Thursday, July 9, 2015
J210 (13 rue de l'Université)
This paper analyses the transnational context within which Cape Verdean secondary school students have come to study in vocational colleges in northern Portugal on courses such as accounting, oenology, aquatic rescue, computer science, ancillary health technologies, tourism and socio-cultural animation. The paper examines how the policies of local councils in Cape Verde and of vocational colleges in Portugal have influenced the students’ mobility options focusing, in particular, on the practical effects of the unpredictability that characterises the implementation of Portuguese immigration laws at the local level.

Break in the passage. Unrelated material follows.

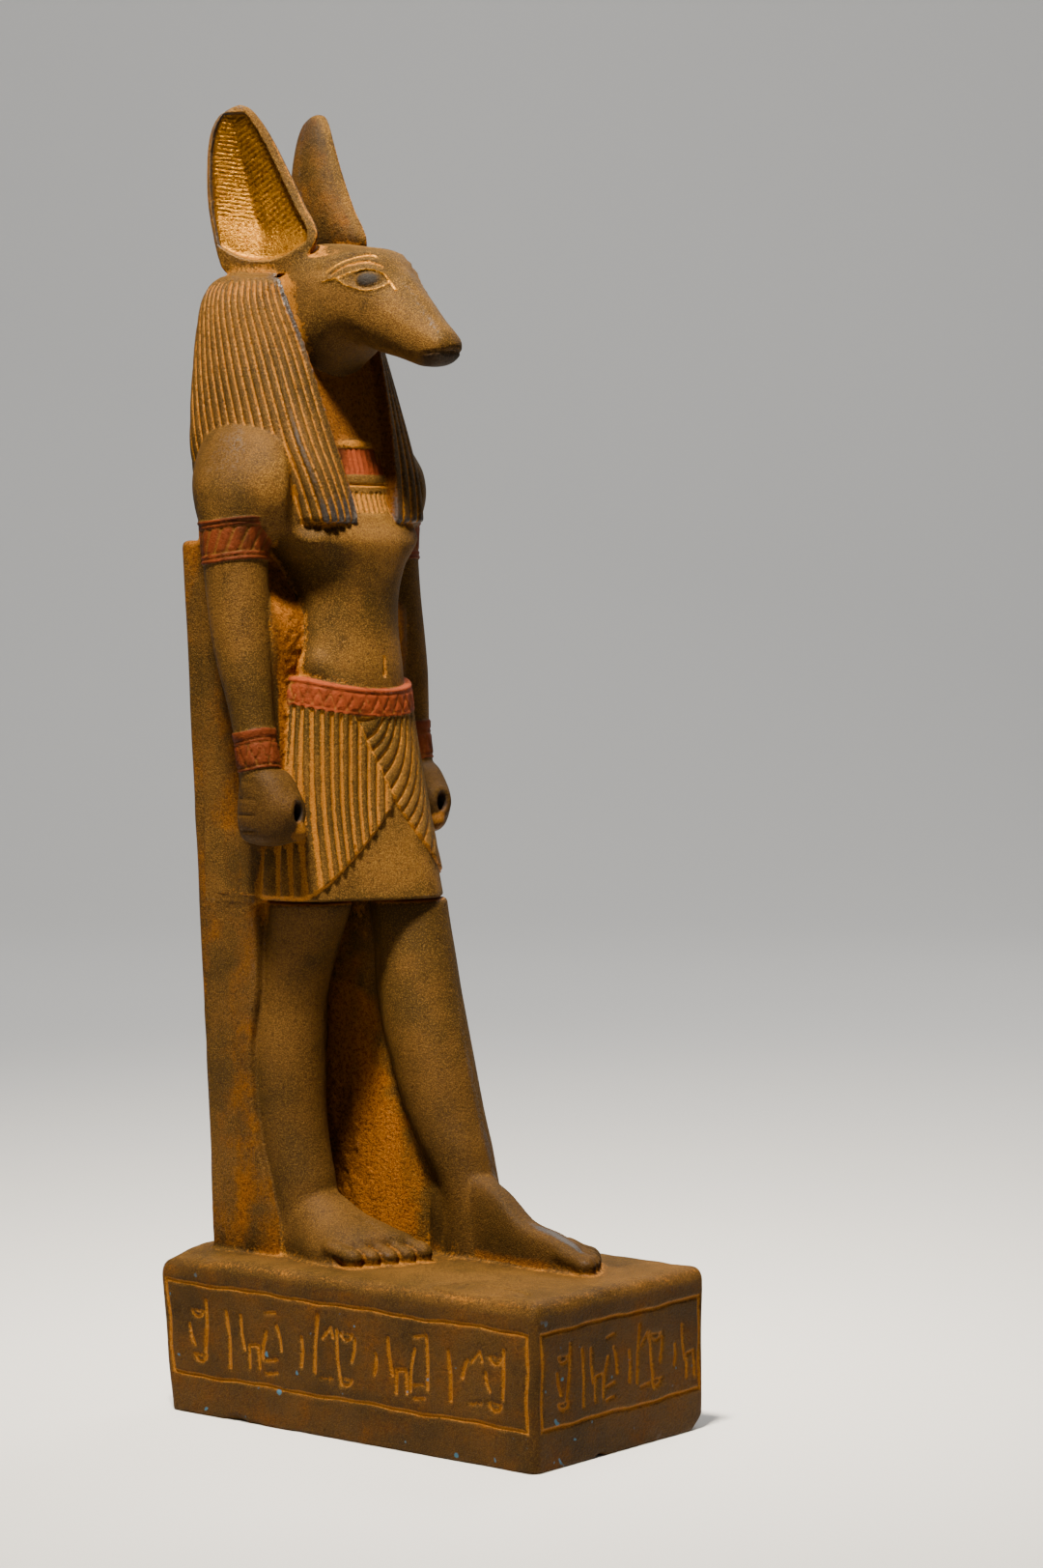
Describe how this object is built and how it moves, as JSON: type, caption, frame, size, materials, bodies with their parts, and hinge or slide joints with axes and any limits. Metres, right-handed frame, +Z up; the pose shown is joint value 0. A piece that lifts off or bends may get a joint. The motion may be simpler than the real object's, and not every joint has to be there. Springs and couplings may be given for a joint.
{
  "type": "jackal-headed striding figure statuette",
  "caption": "Statuette of a striding jackal-headed figure in a pleated kilt and striated wig, with a back slab and a rectangular plinth, all in one piece.",
  "frame": {"origin": "centre of the plinth's underside", "axes": "+Z up; the figure faces -Y; its right side is -X"},
  "size_m": [0.0692, 0.112, 0.3],
  "materials": {
    "patinated_stone": "sandy bronze-brown patina with ochre dust in the recesses, dark rubbed edges, worn red bands and gilt ear hollows"
  },
  "bodies": {
    "root": {"statue": "patinated_stone"}
  },
  "joints": []
}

Through an apparent loop-hole in Portuguese law, Cape Verdean students have been able to receive technical education in Portugal under the same conditions as local students who qualify for subsidies. Unlike Portuguese students, however, many Cape Verdeans have no other financial support beyond the subsidies. Apart from the material difficulties they experience, their expectations of finding work in Portugal at the end of the course - in some cases to finance further education - are thwarted not only by the current economic crisis but also by their ambiguous legal status which does not automatically guarantee them the right to stay and work in Portugal and has an overall systemic effect of pushing them into illegality. The paper examines the strategies the students adopt to work around illegality and how flows in affective circuits of care are constrained and blocked by the shifting policy environment in Portugal.